Records from a data source
## Begin

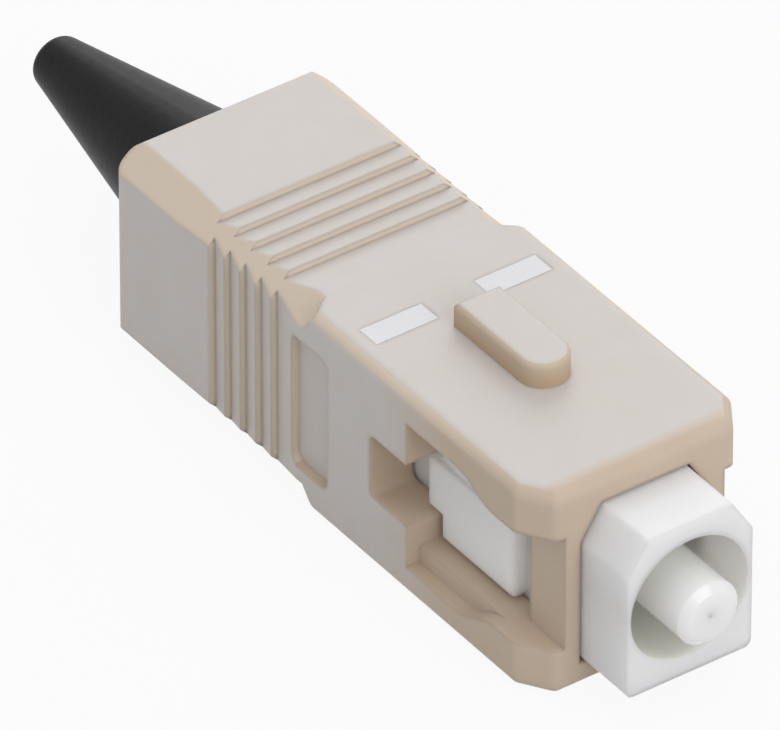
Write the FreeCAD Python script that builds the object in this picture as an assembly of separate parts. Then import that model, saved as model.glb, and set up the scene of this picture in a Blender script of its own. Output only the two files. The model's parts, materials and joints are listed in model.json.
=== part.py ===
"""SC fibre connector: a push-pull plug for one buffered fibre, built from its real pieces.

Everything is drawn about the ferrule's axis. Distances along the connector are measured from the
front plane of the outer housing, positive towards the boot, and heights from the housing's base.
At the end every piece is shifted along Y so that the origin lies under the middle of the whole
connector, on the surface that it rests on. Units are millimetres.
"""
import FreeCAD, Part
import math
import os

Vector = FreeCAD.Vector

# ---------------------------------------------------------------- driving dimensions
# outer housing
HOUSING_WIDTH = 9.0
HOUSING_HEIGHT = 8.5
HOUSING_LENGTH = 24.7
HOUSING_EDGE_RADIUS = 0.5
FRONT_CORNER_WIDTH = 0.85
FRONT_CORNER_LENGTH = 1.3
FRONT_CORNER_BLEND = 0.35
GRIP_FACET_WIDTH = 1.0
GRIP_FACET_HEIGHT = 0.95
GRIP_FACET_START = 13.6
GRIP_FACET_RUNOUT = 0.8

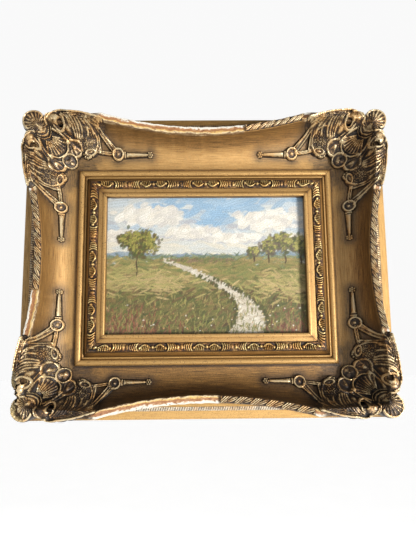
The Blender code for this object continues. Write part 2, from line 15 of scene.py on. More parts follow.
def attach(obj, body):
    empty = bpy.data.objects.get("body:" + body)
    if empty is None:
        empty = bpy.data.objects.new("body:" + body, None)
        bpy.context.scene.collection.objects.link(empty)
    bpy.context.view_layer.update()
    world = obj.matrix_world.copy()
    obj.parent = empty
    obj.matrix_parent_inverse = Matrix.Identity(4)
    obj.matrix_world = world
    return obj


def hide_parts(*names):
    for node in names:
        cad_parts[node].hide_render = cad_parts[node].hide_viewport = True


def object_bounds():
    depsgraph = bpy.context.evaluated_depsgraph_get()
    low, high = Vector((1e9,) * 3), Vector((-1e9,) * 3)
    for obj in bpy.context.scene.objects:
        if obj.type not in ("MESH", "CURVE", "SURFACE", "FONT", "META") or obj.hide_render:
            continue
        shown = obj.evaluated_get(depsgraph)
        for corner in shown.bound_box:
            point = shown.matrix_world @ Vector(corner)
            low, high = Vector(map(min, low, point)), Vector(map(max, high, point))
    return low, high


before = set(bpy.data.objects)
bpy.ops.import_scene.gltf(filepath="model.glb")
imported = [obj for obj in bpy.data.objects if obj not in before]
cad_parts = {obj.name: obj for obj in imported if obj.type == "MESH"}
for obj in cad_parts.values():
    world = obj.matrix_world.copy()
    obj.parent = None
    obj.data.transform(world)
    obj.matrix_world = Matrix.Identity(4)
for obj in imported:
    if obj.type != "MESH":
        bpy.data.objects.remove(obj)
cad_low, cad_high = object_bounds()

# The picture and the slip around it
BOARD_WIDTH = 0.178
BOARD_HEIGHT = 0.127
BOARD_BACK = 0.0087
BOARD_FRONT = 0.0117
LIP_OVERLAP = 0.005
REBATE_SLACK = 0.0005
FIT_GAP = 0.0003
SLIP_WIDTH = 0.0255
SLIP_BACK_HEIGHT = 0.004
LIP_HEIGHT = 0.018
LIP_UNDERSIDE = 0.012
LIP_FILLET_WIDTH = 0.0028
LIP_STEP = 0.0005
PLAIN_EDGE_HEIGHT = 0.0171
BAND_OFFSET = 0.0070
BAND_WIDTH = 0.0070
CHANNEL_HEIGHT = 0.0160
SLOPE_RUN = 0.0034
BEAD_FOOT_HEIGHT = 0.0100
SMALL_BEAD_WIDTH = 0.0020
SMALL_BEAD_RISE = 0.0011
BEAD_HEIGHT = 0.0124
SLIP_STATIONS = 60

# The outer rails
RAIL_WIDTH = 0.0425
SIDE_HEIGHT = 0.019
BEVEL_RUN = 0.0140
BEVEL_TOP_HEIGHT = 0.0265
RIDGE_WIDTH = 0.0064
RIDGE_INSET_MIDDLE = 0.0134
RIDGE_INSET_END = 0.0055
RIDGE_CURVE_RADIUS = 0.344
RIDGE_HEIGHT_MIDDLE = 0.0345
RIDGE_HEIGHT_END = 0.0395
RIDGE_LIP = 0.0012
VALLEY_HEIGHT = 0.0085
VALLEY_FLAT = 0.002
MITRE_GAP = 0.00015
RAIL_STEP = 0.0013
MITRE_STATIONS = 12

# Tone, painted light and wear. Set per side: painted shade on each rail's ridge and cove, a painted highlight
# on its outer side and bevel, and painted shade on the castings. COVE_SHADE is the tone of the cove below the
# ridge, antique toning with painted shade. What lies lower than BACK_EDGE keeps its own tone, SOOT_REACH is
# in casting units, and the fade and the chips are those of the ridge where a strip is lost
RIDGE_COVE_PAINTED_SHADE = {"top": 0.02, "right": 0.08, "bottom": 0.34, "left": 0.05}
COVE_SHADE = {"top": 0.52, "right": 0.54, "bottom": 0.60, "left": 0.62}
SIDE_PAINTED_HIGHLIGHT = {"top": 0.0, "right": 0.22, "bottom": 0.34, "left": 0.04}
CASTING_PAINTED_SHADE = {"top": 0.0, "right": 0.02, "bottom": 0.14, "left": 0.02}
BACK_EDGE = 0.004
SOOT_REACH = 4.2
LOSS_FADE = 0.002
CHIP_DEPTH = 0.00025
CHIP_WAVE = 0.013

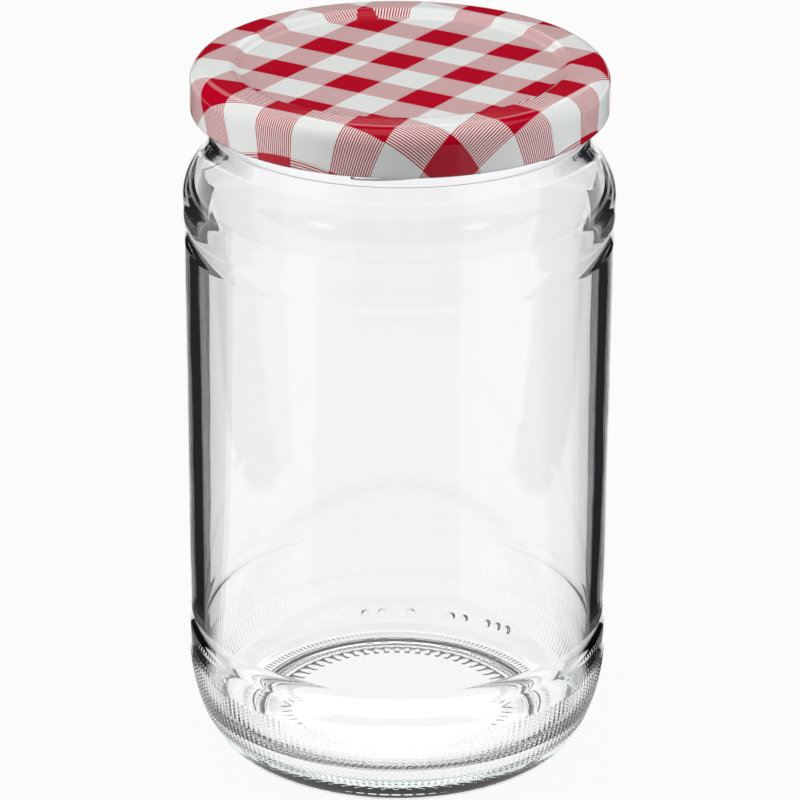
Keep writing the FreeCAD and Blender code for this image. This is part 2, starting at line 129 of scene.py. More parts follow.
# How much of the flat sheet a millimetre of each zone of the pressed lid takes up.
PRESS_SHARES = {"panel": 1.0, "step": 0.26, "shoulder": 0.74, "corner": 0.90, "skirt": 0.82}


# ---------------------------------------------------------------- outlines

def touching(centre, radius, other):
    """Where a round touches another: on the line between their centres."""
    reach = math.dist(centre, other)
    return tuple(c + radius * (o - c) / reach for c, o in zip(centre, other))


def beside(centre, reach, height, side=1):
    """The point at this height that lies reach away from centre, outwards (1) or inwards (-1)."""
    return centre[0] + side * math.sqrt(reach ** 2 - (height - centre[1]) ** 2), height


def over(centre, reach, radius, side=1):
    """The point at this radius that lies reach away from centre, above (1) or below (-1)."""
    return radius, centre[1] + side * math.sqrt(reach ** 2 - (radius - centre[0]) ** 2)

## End

Requirements:
Reproduce the listing above word for word.

Task response:
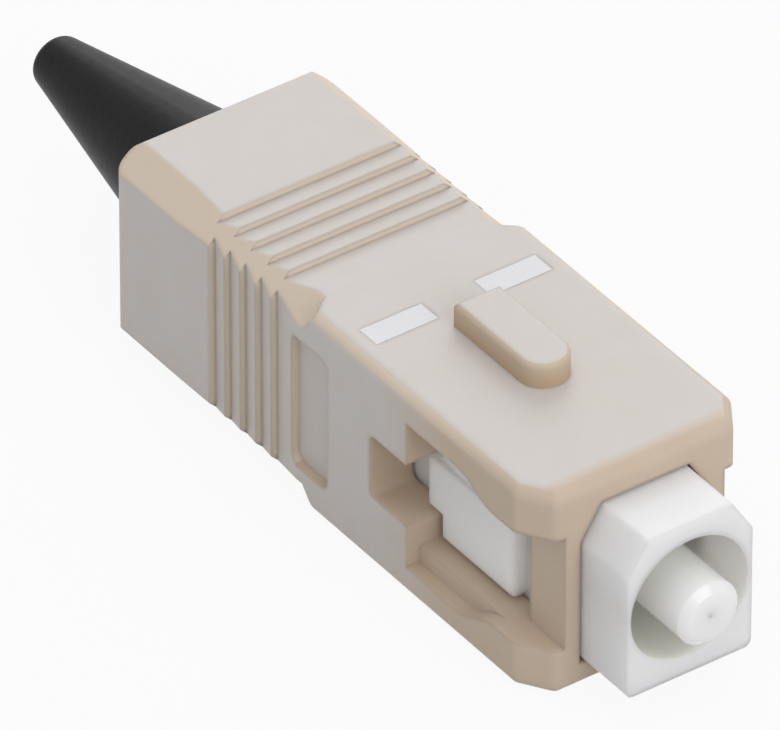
Write the FreeCAD Python script that builds the object in this picture as an assembly of separate parts. Then import that model, saved as model.glb, and set up the scene of this picture in a Blender script of its own. Output only the two files. The model's parts, materials and joints are listed in model.json.
=== part.py ===
"""SC fibre connector: a push-pull plug for one buffered fibre, built from its real pieces.

Everything is drawn about the ferrule's axis. Distances along the connector are measured from the
front plane of the outer housing, positive towards the boot, and heights from the housing's base.
At the end every piece is shifted along Y so that the origin lies under the middle of the whole
connector, on the surface that it rests on. Units are millimetres.
"""
import FreeCAD, Part
import math
import os

Vector = FreeCAD.Vector

# ---------------------------------------------------------------- driving dimensions
# outer housing
HOUSING_WIDTH = 9.0
HOUSING_HEIGHT = 8.5
HOUSING_LENGTH = 24.7
HOUSING_EDGE_RADIUS = 0.5
FRONT_CORNER_WIDTH = 0.85
FRONT_CORNER_LENGTH = 1.3
FRONT_CORNER_BLEND = 0.35
GRIP_FACET_WIDTH = 1.0
GRIP_FACET_HEIGHT = 0.95
GRIP_FACET_START = 13.6
GRIP_FACET_RUNOUT = 0.8

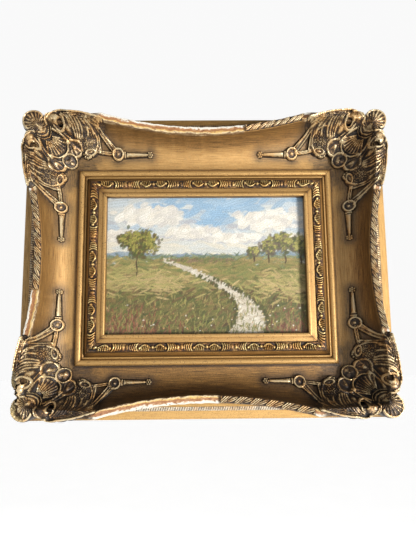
The Blender code for this object continues. Write part 2, from line 15 of scene.py on. More parts follow.
def attach(obj, body):
    empty = bpy.data.objects.get("body:" + body)
    if empty is None:
        empty = bpy.data.objects.new("body:" + body, None)
        bpy.context.scene.collection.objects.link(empty)
    bpy.context.view_layer.update()
    world = obj.matrix_world.copy()
    obj.parent = empty
    obj.matrix_parent_inverse = Matrix.Identity(4)
    obj.matrix_world = world
    return obj


def hide_parts(*names):
    for node in names:
        cad_parts[node].hide_render = cad_parts[node].hide_viewport = True


def object_bounds():
    depsgraph = bpy.context.evaluated_depsgraph_get()
    low, high = Vector((1e9,) * 3), Vector((-1e9,) * 3)
    for obj in bpy.context.scene.objects:
        if obj.type not in ("MESH", "CURVE", "SURFACE", "FONT", "META") or obj.hide_render:
            continue
        shown = obj.evaluated_get(depsgraph)
        for corner in shown.bound_box:
            point = shown.matrix_world @ Vector(corner)
            low, high = Vector(map(min, low, point)), Vector(map(max, high, point))
    return low, high


before = set(bpy.data.objects)
bpy.ops.import_scene.gltf(filepath="model.glb")
imported = [obj for obj in bpy.data.objects if obj not in before]
cad_parts = {obj.name: obj for obj in imported if obj.type == "MESH"}
for obj in cad_parts.values():
    world = obj.matrix_world.copy()
    obj.parent = None
    obj.data.transform(world)
    obj.matrix_world = Matrix.Identity(4)
for obj in imported:
    if obj.type != "MESH":
        bpy.data.objects.remove(obj)
cad_low, cad_high = object_bounds()

# The picture and the slip around it
BOARD_WIDTH = 0.178
BOARD_HEIGHT = 0.127
BOARD_BACK = 0.0087
BOARD_FRONT = 0.0117
LIP_OVERLAP = 0.005
REBATE_SLACK = 0.0005
FIT_GAP = 0.0003
SLIP_WIDTH = 0.0255
SLIP_BACK_HEIGHT = 0.004
LIP_HEIGHT = 0.018
LIP_UNDERSIDE = 0.012
LIP_FILLET_WIDTH = 0.0028
LIP_STEP = 0.0005
PLAIN_EDGE_HEIGHT = 0.0171
BAND_OFFSET = 0.0070
BAND_WIDTH = 0.0070
CHANNEL_HEIGHT = 0.0160
SLOPE_RUN = 0.0034
BEAD_FOOT_HEIGHT = 0.0100
SMALL_BEAD_WIDTH = 0.0020
SMALL_BEAD_RISE = 0.0011
BEAD_HEIGHT = 0.0124
SLIP_STATIONS = 60

# The outer rails
RAIL_WIDTH = 0.0425
SIDE_HEIGHT = 0.019
BEVEL_RUN = 0.0140
BEVEL_TOP_HEIGHT = 0.0265
RIDGE_WIDTH = 0.0064
RIDGE_INSET_MIDDLE = 0.0134
RIDGE_INSET_END = 0.0055
RIDGE_CURVE_RADIUS = 0.344
RIDGE_HEIGHT_MIDDLE = 0.0345
RIDGE_HEIGHT_END = 0.0395
RIDGE_LIP = 0.0012
VALLEY_HEIGHT = 0.0085
VALLEY_FLAT = 0.002
MITRE_GAP = 0.00015
RAIL_STEP = 0.0013
MITRE_STATIONS = 12

# Tone, painted light and wear. Set per side: painted shade on each rail's ridge and cove, a painted highlight
# on its outer side and bevel, and painted shade on the castings. COVE_SHADE is the tone of the cove below the
# ridge, antique toning with painted shade. What lies lower than BACK_EDGE keeps its own tone, SOOT_REACH is
# in casting units, and the fade and the chips are those of the ridge where a strip is lost
RIDGE_COVE_PAINTED_SHADE = {"top": 0.02, "right": 0.08, "bottom": 0.34, "left": 0.05}
COVE_SHADE = {"top": 0.52, "right": 0.54, "bottom": 0.60, "left": 0.62}
SIDE_PAINTED_HIGHLIGHT = {"top": 0.0, "right": 0.22, "bottom": 0.34, "left": 0.04}
CASTING_PAINTED_SHADE = {"top": 0.0, "right": 0.02, "bottom": 0.14, "left": 0.02}
BACK_EDGE = 0.004
SOOT_REACH = 4.2
LOSS_FADE = 0.002
CHIP_DEPTH = 0.00025
CHIP_WAVE = 0.013

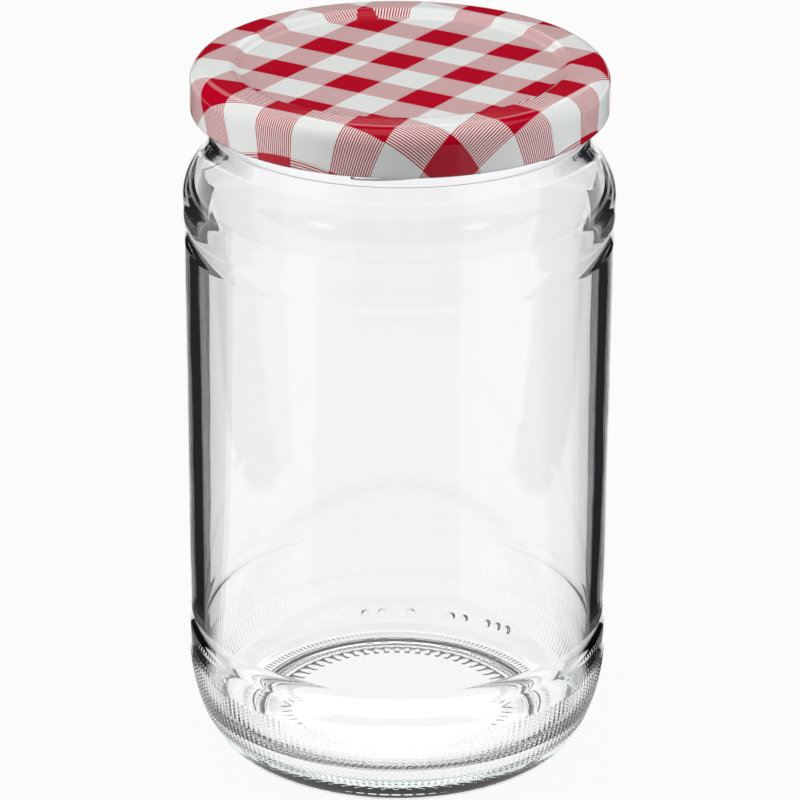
Keep writing the FreeCAD and Blender code for this image. This is part 2, starting at line 129 of scene.py. More parts follow.
# How much of the flat sheet a millimetre of each zone of the pressed lid takes up.
PRESS_SHARES = {"panel": 1.0, "step": 0.26, "shoulder": 0.74, "corner": 0.90, "skirt": 0.82}


# ---------------------------------------------------------------- outlines

def touching(centre, radius, other):
    """Where a round touches another: on the line between their centres."""
    reach = math.dist(centre, other)
    return tuple(c + radius * (o - c) / reach for c, o in zip(centre, other))


def beside(centre, reach, height, side=1):
    """The point at this height that lies reach away from centre, outwards (1) or inwards (-1)."""
    return centre[0] + side * math.sqrt(reach ** 2 - (height - centre[1]) ** 2), height


def over(centre, reach, radius, side=1):
    """The point at this radius that lies reach away from centre, above (1) or below (-1)."""
    return radius, centre[1] + side * math.sqrt(reach ** 2 - (radius - centre[0]) ** 2)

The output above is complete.